(Data records)
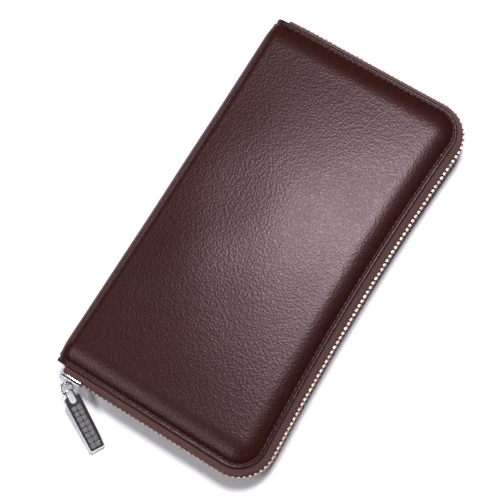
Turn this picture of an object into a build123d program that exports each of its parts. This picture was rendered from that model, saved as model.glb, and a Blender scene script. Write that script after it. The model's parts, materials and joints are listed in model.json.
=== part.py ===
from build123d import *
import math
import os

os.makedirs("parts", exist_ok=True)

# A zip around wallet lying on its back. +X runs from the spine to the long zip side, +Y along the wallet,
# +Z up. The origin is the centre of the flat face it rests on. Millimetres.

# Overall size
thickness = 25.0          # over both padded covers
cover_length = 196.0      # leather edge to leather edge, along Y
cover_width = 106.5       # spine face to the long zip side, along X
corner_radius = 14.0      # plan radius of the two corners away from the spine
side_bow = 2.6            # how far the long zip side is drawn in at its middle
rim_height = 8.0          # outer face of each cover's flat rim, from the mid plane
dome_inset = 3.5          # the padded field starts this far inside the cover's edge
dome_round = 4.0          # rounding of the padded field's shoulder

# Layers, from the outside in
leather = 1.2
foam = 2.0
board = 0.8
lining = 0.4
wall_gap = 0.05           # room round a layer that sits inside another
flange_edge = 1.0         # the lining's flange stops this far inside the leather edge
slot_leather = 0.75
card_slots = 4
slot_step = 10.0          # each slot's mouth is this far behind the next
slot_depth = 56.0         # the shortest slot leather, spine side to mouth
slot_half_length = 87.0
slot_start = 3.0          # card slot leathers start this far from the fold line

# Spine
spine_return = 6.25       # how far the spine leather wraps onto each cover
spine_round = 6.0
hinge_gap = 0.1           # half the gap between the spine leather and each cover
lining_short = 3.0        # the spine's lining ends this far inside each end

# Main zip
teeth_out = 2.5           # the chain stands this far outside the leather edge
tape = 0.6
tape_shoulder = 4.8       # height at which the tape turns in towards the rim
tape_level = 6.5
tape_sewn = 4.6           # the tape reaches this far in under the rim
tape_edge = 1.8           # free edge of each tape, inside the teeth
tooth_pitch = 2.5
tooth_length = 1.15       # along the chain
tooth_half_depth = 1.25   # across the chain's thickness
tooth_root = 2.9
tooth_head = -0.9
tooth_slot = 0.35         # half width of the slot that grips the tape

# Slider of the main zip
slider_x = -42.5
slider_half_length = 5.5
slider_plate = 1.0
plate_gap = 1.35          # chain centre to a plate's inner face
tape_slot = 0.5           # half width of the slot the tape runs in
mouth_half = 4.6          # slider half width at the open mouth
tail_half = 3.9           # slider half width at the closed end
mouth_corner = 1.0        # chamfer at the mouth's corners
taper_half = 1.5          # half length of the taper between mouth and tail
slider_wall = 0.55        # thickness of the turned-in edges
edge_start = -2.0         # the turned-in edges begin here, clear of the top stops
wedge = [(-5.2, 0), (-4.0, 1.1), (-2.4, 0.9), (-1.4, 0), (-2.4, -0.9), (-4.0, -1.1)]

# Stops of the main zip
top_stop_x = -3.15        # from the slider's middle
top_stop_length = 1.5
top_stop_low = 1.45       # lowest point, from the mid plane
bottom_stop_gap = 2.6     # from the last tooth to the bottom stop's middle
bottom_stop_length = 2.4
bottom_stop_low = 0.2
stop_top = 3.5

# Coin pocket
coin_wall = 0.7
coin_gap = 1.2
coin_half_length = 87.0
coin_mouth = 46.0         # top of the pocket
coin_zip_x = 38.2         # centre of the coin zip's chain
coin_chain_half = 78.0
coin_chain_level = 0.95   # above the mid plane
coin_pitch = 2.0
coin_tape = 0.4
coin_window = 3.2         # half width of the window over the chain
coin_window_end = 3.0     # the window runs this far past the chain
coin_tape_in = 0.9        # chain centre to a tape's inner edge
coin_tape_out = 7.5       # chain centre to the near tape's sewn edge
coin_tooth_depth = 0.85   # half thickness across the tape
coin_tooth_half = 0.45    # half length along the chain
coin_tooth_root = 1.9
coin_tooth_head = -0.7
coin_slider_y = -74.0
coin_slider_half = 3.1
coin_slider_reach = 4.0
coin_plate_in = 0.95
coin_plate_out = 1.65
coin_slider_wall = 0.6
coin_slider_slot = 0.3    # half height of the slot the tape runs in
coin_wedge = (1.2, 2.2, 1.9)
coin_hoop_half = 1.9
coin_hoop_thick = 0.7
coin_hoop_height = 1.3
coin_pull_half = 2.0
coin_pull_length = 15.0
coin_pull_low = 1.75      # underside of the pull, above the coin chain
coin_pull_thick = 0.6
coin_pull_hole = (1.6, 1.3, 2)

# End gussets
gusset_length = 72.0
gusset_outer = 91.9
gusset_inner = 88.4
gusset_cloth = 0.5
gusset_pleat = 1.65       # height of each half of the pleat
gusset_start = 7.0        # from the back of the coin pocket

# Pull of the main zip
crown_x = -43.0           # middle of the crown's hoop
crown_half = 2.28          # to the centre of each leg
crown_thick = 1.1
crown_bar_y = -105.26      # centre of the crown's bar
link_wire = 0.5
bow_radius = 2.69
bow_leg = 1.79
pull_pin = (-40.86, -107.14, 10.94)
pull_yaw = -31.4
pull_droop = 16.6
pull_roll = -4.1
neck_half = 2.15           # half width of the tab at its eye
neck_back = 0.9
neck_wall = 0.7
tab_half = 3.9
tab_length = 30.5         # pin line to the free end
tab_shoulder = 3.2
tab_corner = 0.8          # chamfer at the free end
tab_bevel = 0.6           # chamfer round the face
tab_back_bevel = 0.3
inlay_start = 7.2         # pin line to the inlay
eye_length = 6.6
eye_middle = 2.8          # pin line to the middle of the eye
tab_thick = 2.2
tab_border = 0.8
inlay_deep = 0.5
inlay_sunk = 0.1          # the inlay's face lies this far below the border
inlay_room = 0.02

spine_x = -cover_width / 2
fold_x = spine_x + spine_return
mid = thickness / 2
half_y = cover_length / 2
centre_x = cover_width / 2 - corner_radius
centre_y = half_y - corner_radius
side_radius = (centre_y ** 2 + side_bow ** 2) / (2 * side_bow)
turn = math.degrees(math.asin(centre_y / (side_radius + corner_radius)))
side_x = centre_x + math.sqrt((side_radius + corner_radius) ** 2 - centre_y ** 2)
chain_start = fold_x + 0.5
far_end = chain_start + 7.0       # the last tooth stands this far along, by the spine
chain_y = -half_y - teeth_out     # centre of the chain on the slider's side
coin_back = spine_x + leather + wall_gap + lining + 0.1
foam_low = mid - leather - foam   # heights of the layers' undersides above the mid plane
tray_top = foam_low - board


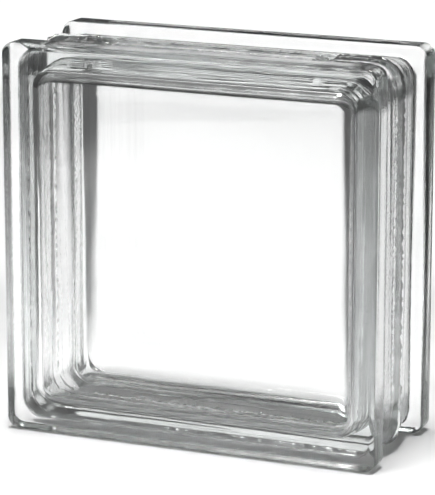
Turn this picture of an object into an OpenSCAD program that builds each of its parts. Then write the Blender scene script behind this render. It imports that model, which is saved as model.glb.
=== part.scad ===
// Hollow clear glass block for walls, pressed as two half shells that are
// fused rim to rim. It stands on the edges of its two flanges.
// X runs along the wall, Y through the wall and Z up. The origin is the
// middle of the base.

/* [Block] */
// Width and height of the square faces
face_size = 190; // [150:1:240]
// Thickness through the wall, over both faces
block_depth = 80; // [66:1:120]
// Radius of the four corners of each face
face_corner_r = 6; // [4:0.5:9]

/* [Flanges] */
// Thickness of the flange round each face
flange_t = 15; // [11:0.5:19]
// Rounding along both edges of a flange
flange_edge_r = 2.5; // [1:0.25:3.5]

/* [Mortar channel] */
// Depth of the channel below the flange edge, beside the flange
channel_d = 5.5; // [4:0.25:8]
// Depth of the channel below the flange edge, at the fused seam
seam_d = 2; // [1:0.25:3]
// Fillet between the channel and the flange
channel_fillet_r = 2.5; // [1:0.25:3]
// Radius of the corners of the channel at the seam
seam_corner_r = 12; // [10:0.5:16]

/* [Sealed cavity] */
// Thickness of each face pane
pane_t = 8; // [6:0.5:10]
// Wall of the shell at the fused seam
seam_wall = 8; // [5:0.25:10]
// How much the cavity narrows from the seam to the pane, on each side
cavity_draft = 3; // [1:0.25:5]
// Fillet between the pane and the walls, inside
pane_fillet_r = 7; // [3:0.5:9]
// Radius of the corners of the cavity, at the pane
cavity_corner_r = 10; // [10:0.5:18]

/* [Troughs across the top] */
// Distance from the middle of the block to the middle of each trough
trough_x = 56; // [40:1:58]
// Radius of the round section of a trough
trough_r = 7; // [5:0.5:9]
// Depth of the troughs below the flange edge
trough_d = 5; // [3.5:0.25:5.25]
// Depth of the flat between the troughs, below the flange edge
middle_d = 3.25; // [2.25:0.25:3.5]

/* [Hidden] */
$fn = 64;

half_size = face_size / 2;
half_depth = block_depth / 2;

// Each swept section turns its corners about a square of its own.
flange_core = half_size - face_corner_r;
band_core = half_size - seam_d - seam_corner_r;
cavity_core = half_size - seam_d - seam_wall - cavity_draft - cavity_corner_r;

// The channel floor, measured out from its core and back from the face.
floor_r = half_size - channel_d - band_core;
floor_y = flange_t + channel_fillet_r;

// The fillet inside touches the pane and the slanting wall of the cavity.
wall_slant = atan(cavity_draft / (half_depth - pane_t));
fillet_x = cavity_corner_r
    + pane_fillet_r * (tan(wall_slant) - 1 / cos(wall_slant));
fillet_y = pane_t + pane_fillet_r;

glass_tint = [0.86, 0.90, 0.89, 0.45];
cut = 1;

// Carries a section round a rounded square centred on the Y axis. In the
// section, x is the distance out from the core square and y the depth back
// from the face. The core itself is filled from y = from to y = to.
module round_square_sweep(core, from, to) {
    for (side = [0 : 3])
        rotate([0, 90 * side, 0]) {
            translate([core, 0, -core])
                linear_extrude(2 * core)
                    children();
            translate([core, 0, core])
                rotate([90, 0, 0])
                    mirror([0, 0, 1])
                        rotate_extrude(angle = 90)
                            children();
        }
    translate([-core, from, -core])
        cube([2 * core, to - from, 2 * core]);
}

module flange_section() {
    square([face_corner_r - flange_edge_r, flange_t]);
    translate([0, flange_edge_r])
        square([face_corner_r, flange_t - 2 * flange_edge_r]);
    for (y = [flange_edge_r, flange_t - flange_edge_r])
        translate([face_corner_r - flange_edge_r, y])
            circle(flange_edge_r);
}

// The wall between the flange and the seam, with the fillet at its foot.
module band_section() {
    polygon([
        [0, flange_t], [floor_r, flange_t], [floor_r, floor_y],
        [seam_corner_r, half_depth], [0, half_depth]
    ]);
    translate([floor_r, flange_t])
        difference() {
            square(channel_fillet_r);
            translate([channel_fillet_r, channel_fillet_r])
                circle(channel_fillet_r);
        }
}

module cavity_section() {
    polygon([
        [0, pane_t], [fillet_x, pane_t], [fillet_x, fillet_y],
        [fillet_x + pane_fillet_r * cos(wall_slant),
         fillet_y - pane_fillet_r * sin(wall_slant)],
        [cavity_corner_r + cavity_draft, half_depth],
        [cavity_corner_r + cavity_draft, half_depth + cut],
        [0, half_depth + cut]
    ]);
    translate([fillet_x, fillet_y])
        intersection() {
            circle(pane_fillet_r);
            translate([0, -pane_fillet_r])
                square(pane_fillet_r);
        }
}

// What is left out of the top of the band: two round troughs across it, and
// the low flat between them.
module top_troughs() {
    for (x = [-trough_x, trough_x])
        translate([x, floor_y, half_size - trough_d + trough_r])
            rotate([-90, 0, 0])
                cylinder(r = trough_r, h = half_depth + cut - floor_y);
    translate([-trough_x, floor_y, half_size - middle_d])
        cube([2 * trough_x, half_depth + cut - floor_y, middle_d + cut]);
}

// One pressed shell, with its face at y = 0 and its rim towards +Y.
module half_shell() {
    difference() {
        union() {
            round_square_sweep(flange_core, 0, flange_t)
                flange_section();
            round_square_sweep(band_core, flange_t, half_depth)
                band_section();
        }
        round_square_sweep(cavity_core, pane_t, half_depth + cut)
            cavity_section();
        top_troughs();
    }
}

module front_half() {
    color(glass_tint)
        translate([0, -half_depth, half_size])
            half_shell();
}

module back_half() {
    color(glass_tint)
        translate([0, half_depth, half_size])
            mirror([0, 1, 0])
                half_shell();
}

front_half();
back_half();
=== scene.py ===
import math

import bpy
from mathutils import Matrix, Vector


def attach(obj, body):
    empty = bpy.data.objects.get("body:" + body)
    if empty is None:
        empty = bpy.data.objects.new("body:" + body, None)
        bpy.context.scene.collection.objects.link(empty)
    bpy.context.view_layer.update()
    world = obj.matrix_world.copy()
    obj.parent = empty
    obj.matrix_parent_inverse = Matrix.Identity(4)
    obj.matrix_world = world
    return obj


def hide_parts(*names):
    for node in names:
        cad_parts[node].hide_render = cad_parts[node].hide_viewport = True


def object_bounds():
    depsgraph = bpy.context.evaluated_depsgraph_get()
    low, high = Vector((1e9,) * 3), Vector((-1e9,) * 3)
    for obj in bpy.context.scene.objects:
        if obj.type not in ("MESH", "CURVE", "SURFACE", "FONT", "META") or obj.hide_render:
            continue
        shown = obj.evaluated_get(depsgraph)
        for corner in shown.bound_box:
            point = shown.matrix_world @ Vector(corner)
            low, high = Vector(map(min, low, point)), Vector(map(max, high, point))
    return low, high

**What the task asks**
Retype only what lies between the line bearing "across it, and" and the line bearing "for corner in", keeping both of those lines.

**The solution**
// What is left out of the top of the band: two round troughs across it, and
// the low flat between them.
module top_troughs() {
    for (x = [-trough_x, trough_x])
        translate([x, floor_y, half_size - trough_d + trough_r])
            rotate([-90, 0, 0])
                cylinder(r = trough_r, h = half_depth + cut - floor_y);
    translate([-trough_x, floor_y, half_size - middle_d])
        cube([2 * trough_x, half_depth + cut - floor_y, middle_d + cut]);
}

// One pressed shell, with its face at y = 0 and its rim towards +Y.
module half_shell() {
    difference() {
        union() {
            round_square_sweep(flange_core, 0, flange_t)
                flange_section();
            round_square_sweep(band_core, flange_t, half_depth)
                band_section();
        }
        round_square_sweep(cavity_core, pane_t, half_depth + cut)
            cavity_section();
        top_troughs();
    }
}

module front_half() {
    color(glass_tint)
        translate([0, -half_depth, half_size])
            half_shell();
}

module back_half() {
    color(glass_tint)
        translate([0, half_depth, half_size])
            mirror([0, 1, 0])
                half_shell();
}

front_half();
back_half();
=== scene.py ===
import math

import bpy
from mathutils import Matrix, Vector


def attach(obj, body):
    empty = bpy.data.objects.get("body:" + body)
    if empty is None:
        empty = bpy.data.objects.new("body:" + body, None)
        bpy.context.scene.collection.objects.link(empty)
    bpy.context.view_layer.update()
    world = obj.matrix_world.copy()
    obj.parent = empty
    obj.matrix_parent_inverse = Matrix.Identity(4)
    obj.matrix_world = world
    return obj


def hide_parts(*names):
    for node in names:
        cad_parts[node].hide_render = cad_parts[node].hide_viewport = True


def object_bounds():
    depsgraph = bpy.context.evaluated_depsgraph_get()
    low, high = Vector((1e9,) * 3), Vector((-1e9,) * 3)
    for obj in bpy.context.scene.objects:
        if obj.type not in ("MESH", "CURVE", "SURFACE", "FONT", "META") or obj.hide_render:
            continue
        shown = obj.evaluated_get(depsgraph)
        for corner in shown.bound_box:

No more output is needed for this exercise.